- From: <hallam@w3.org>
- Date: Wed, 28 Feb 96 18:02:48 -0500
- To: Peter J Churchyard <pjc@trusted.com>, http-wg%cuckoo.hpl.hp.com@hplb.hpl.hp.com
- Cc: hallam@w3.org
>Once you start digesting entity (bodies , headers) is is very important >to be specific about the canonical form of the data that is being >digested. Agreed. >Other other RFC's (PEM and or MOSS) have their own specs. It should be made >clear how transfer codings etc do/don't impact. No canonical EOL for text/* >types etc. This is because in SMTP the conversion of entity bodies by gateways and agents is tolerated. HTTP does *NOT* tolerate modification. HTTP *is* 8 bit clean. Thus a gateway or proxy which changes CRLF to CR or vice-versa is *BROKEN* Although the email community have on many occasions attempted to challenge these design principles the Web community has never budged from the 8-bit clean point. >From a personal point of view I am much happier if the odd MIME gateway fails occasionaly than if we break HTTP for everyone. I wish that SMTP did not allow agents to mess with the data.
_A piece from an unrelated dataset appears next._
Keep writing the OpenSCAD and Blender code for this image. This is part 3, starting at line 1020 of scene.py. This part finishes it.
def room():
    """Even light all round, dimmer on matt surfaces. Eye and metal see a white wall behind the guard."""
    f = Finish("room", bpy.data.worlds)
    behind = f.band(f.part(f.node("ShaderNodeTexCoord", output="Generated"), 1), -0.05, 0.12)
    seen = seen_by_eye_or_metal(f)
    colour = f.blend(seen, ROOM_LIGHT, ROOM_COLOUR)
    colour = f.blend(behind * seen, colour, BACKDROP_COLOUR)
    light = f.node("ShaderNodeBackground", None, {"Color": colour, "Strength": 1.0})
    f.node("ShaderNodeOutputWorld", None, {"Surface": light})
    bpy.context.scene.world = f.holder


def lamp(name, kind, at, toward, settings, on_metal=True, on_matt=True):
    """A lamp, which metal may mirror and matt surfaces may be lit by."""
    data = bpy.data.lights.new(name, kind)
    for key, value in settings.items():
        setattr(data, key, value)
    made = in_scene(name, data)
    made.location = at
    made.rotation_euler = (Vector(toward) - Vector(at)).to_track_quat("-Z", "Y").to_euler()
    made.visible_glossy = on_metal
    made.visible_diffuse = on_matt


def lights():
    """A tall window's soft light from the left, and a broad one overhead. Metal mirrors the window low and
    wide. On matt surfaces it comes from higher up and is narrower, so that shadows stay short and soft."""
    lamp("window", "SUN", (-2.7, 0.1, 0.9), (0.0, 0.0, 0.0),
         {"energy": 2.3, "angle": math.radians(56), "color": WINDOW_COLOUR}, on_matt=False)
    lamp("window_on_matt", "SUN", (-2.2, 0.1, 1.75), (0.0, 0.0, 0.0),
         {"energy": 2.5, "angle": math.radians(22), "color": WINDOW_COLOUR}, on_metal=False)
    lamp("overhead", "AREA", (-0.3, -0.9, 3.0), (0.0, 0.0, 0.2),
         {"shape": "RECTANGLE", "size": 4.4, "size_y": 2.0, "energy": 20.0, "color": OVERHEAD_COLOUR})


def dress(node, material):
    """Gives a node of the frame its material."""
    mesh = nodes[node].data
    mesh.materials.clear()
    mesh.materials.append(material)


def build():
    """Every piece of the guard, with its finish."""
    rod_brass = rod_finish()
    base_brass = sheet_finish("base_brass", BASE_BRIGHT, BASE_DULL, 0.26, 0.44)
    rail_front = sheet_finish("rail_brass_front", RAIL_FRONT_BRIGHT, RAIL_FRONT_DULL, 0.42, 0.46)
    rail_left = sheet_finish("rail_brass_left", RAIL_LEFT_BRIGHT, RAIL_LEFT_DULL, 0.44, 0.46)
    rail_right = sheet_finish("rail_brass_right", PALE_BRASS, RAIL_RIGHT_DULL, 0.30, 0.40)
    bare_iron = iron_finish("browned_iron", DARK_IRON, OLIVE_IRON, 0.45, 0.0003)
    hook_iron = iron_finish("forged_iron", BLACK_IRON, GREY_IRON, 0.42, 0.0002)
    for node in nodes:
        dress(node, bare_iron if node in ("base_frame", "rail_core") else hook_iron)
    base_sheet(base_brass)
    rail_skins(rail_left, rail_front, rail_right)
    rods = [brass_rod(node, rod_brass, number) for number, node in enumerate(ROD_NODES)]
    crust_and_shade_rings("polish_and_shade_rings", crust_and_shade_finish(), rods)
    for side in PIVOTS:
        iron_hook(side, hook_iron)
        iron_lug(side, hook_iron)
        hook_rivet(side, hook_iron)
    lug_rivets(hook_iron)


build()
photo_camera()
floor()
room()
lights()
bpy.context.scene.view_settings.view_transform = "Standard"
Then I could email program code to people with reasonable probability of it working. HTTP defines a very clean separation between the protocol layer and the content layer. HTTP agents are simply not permitted to meddle at the content layer. If they do they are broken. So the message digest is simply the digest ot the entity transfered. IE for a non chunked transfer the actual bytes transfered, starting with the first byte following the CRLF-CRLF sequence marking the end of the headers up to and including the last byte when the connection closes. There should be no canonicalisation process specified. The canonical form is the entity as transferred on the wire. If a text/plain body includes CR or LF outside a CRLF sequence that is what goes into the digest. If lines are 20,000 characters long that is what goes in. Phill
Received on Wednesday, 28 February 1996 15:06:07 UTC